Un bon signe pour la suite ? Pour la première fois depuis 2004, l’Union européenne (UE) et le Mercosur – Mercado Común del Sur, en français Marché commun du Sud – ont procédé, le 11 mai dernier, à l’échange de leurs offres tarifaires. Objectif : relancer les négociations en panne depuis plus d’une décennie et conclure un accord de libre-échange de bloc à bloc. Mais certains sujets qui fâchent comme la viande bovine ou l’éthanol ont été remis à plus tard…
Le Mercosur est « un marché très attrayant » mais « toujours sujet à d’importants droits et frais de douane », a souligné Cecilia Malmström devant les eurodéputés réunis en plénière la semaine passée. Les exportateurs européens paient 4 milliards d’euros par an en droits de douane « qui pourraient en gros être éliminés avec un accord ambitieux », a précisé la commissaire au Commerce. Avec un marché de 260 millions de personnes, le bloc sud-américain présente « d’importantes opportunités », ont reconnu les élus du groupe des Socialistes et Démocrates.
Les mesures protectionnistes actuellement en vigueur « signifient en effet que d’amples secteurs du marché des biens, des services et des marchés publics restent hors de portée des entreprises européennes », a expliqué David Martin, porte-parole du groupe pour les questions de commerce international. « Mais les négociations devront protéger nos secteurs sensibles », a également insisté Nicolas Danti, rapporteur du S&D sur l’accord UE/Mercosur.
La viande bovine et l’éthanol exclus de cette première offre
Répondant aux préoccupations des eurodéputés et de plusieurs États membres menés par la France, la Commission a finalement accepté d’exclure la viande bovine et l’éthanol de cette nouvelle offre tarifaire, alors que dans la précédente elle avait proposé un quota de 78 000 tonnes de bœuf. Sur ces produits particulièrement sensibles, les « offres seront définies plus tard », explique-t-on à la Commission européenne qui attend notamment les conclusions d’une étude d’impact commandée par le commissaire à l’Agriculture, Phil Hogan et dont les résultats sont attendus à l’automne.

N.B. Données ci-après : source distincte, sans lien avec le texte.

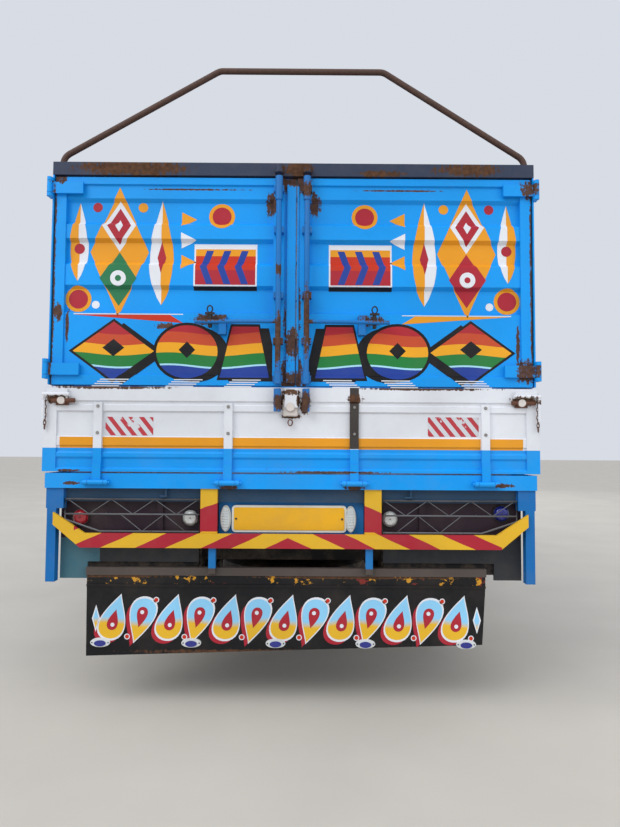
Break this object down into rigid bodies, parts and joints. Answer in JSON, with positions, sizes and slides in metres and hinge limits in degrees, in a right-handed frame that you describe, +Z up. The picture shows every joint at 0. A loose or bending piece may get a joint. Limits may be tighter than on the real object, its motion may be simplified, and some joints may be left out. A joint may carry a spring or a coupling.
{
  "type": "decorated drop-side cargo truck",
  "caption": "Cab-over lorry with high ribbed walls over drop gates, double rear doors, bent sheet bows, a painted striped tail and a full-width mud-flap board.",
  "frame": {"origin": "on the ground under the middle of the lorry's overall box", "axes": "+Y forward, +X to the lorry's right, +Z up"},
  "size_m": [2.47, 6.7, 2.9369],
  "materials": {
    "blue_paint": "gloss enamel over pressed steel",
    "cab_paint": "gloss enamel over pressed steel",
    "rusty_brown": "brown primer with rust",
    "maroon_paint": "dull brushed enamel",
    "striped_paint": "yellow and red enamel",
    "blue_grey_paint": "dull paint",
    "chassis_paint": "dusty black paint",
    "iron": "oily cast iron",
    "bare_steel": "heat-stained steel",
    "tyre_rubber": "dusty tread rubber",
    "rim_paint": "silver enamel",
    "clear_glass": "clear",
    "lamp_lens": "moulded lens",
    "head_lamp_lens": "clear pressed glass",
    "black_plastic": "grained moulding",
    "bumper_paint": "grey enamel",
    "flap_board": "black painted board",
    "floor_boards": "worn hardwood planks",
    "seat_vinyl": "grained vinyl"
  },
  "bodies": {
    "chassis": {"chassis_frame": "chassis_paint", "leaf_springs": "chassis_paint", "front_axle": "chassis_paint", "rear_axle": "chassis_paint", "engine_block": "iron", "propshaft": "iron", "fuel_tank": "chassis_paint", "battery_and_air_tank": "chassis_paint", "exhaust": "bare_steel", "spare_wheel": "tyre_rubber", "front_bumper": "bumper_paint", "head_lamps": "head_lamp_lens", "rear_mudguards": "chassis_paint", "underframe": "chassis_paint", "load_floor": "floor_boards", "side_sills": "blue_paint", "headboard": "blue_paint", "body_posts": "blue_paint", "upper_side_walls": "blue_paint", "top_rail": "rusty_brown", "roof_bows": "rusty_brown", "rear_sill": "blue_paint", "lamp_boards": "maroon_paint", "rear_lamps": "lamp_lens", "rear_bumper": "striped_paint", "lamp_guards": "blue_grey_paint", "mud_flap_board": "flap_board"},
    "cab": {"cab_shell": "cab_paint", "cab_glass": "clear_glass", "cab_seats": "seat_vinyl", "dashboard": "black_plastic", "grille": "black_plastic", "mirrors": "black_plastic"},
    "steering_wheel": {"steering_wheel": "black_plastic"},
    "cab_door_left": {"cab_door_left": "cab_paint", "door_glass_left": "clear_glass"},
    "cab_door_right": {"cab_door_right": "cab_paint", "door_glass_right": "clear_glass"},
    "knuckle_left": {"knuckle_left": "chassis_paint"},
    "knuckle_right": {"knuckle_right": "chassis_paint"},
    "tie_rod": {"tie_rod": "chassis_paint"},
    "wheel_front_left": {"tyre_front_left": "tyre_rubber", "rim_front_left": "rim_paint"},
    "wheel_front_right": {"tyre_front_right": "tyre_rubber", "rim_front_right": "rim_paint"},
    "wheels_rear_left": {"tyres_rear_left": "tyre_rubber", "rims_rear_left": "rim_paint"},
    "wheels_rear_right": {"tyres_rear_right": "tyre_rubber", "rims_rear_right": "rim_paint"},
    "side_gate_left_rear": {"side_gate_left_rear": "blue_paint"},
    "side_gate_left_front": {"side_gate_left_front": "blue_paint"},
    "side_gate_right_rear": {"side_gate_right_rear": "blue_paint"},
    "side_gate_right_front": {"side_gate_right_front": "blue_paint"},
    "tailgate": {"tailgate": "blue_paint"},
    "rear_door_left": {"rear_door_left": "blue_paint", "lock_rods_left": "blue_paint"},
    "rear_door_right": {"rear_door_right": "blue_paint", "lock_rods_right": "blue_paint"}
  },
  "joints": [
    {"name": "cab_tilt", "type": "hinge", "parent": "chassis", "child": "cab", "pos_m": [0, 3.22, 0.812], "axis": [-1, 0, 0], "range_deg": [0, 45]},
    {"name": "cab_door_left_open", "type": "hinge", "parent": "cab", "child": "cab_door_left", "pos_m": [-1.004, 3.118, 1.2], "axis": [0, 0, -1], "range_deg": [0, 65]},
    {"name": "cab_door_right_open", "type": "hinge", "parent": "cab", "child": "cab_door_right", "pos_m": [1.004, 3.118, 1.2], "axis": [0, 0, 1], "range_deg": [0, 65]},
    {"name": "steer_left", "type": "hinge", "parent": "chassis", "child": "knuckle_left", "pos_m": [-0.7025, 2.1965, 0.4025], "axis": [0, 0, 1], "range_deg": [-35, 35]},
    {"name": "steer_right", "type": "hinge", "parent": "chassis", "child": "knuckle_right", "pos_m": [0.7025, 2.1965, 0.4025], "axis": [0, 0, 1], "range_deg": [-35, 35]},
    {"name": "track_rod_left_end", "type": "hinge", "parent": "knuckle_left", "child": "tie_rod", "pos_m": [-0.7025, 2.0065, 0.31], "axis": [0, 0, 1], "range_deg": [-35, 35]},
    {"name": "steering_wheel_turn", "type": "hinge", "parent": "cab", "child": "steering_wheel", "pos_m": [-0.56, 2.745, 1.545], "axis": [0, -0.5, 0.866], "range_deg": [-630, 630]},
    {"name": "wheel_front_left_roll", "type": "hinge", "parent": "knuckle_left", "child": "wheel_front_left", "pos_m": [-0.8325, 2.1965, 0.4025], "axis": [1, 0, 0], "continuous": true},
    {"name": "wheel_front_right_roll", "type": "hinge", "parent": "knuckle_right", "child": "wheel_front_right", "pos_m": [0.8325, 2.1965, 0.4025], "axis": [1, 0, 0], "continuous": true},
    {"name": "wheels_rear_left_roll", "type": "hinge", "parent": "chassis", "child": "wheels_rear_left", "pos_m": [-0.7475, -1.5035, 0.4025], "axis": [1, 0, 0], "continuous": true},
    {"name": "wheels_rear_right_roll", "type": "hinge", "parent": "chassis", "child": "wheels_rear_right", "pos_m": [0.7475, -1.5035, 0.4025], "axis": [1, 0, 0], "continuous": true},
    {"name": "tailgate_drop", "type": "hinge", "parent": "chassis", "child": "tailgate", "pos_m": [0, -3.3205, 0.99], "axis": [1, 0, 0], "range_deg": [0, 90]},
    {"name": "side_gate_left_rear_drop", "type": "hinge", "parent": "chassis", "child": "side_gate_left_rear", "pos_m": [-1.122, -2.09112, 0.99], "axis": [0, -1, 0], "range_deg": [0, 170]},
    {"name": "side_gate_left_front_drop", "type": "hinge", "parent": "chassis", "child": "side_gate_left_front", "pos_m": [-1.122, 0.34163, 0.99], "axis": [0, -1, 0], "range_deg": [0, 170]},
    {"name": "side_gate_right_rear_drop", "type": "hinge", "parent": "chassis", "child": "side_gate_right_rear", "pos_m": [1.122, -2.09112, 0.99], "axis": [0, 1, 0], "range_deg": [0, 170]},
    {"name": "side_gate_right_front_drop", "type": "hinge", "parent": "chassis", "child": "side_gate_right_front", "pos_m": [1.122, 0.34163, 0.99], "axis": [0, 1, 0], "range_deg": [0, 170]},
    {"name": "rear_door_left_open", "type": "hinge", "parent": "chassis", "child": "rear_door_left", "pos_m": [-1.113, -3.3195, 1.909], "axis": [0, 0, -1], "range_deg": [0, 250]},
    {"name": "rear_door_right_open", "type": "hinge", "parent": "chassis", "child": "rear_door_right", "pos_m": [1.113, -3.3195, 1.909], "axis": [0, 0, 1], "range_deg": [0, 250]}
  ],
  "couplings": [
    {"joint": "steer_right", "follows": "steer_left", "ratio": 1},
    {"joint": "track_rod_left_end", "follows": "steer_left", "ratio": -1},
    {"joint": "steering_wheel_turn", "follows": "steer_left", "ratio": 18}
  ]
}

Mais Cecilia Malmström semble bien déterminée à faire avancer le dossier malgré les réticences sur le volet agricole. « Nous sommes très conscients de la crise dans le secteur mais il faut avoir les bons chiffres », a-t-elle nuancé, évoquant un excédent commercial pour la viande porcine et les produits laitiers. « 60 % de nos importations agricoles depuis le Mercosur sont du soja et de la nourriture pour animaux, un accord de libre-échange supprimerait les droits de douane », a-t-elle rappelé soulignant aussi que le Mercosur n’avait à ce jour signé aucun autre accord régional de libre-échange. Les priorités de l’UE sont avant tout l’ouverture des marchés du bloc sud-américain dans les secteurs des services et des marchés publics où les entraves sont encore nombreuses. « Sans compter la corruption qui détériore le climat des affaires et la sécurité juridique des entreprises européennes basées dans la région », ajoute une source au sein de l’exécutif européen.
Côté sud américain, les éleveurs bovins ont mal accueilli la dernière proposition européenne, qualifiée par les représentants du secteur comme « une mauvaise nouvelle ». Le puissant lobby des exportateurs de viande d’Argentine, du Brésil, du Paraguay et de l’Uruguay a rappelé qu’ils avaient plaidé pour l’inscription d’un quota annuel de 300 000 tonnes de bœuf afin de soutenir la reprise des pourparlers. « Nous avons obtenu la certitude que ces produits seront bien inscrits dans le cadre des négociations », a tempéré, Rodolfo Nin Novoa, le ministre des Affaires étrangères uruguayen dont le pays assure la présidence tournante du Mercosur. À l’instar du gouvernement argentin, mené par le libéral Mauricio Macri, il souhaite lui aussi « dépolitiser » le bloc pour le ramener à sa mission première, à savoir la relance du commerce et de l’investissement.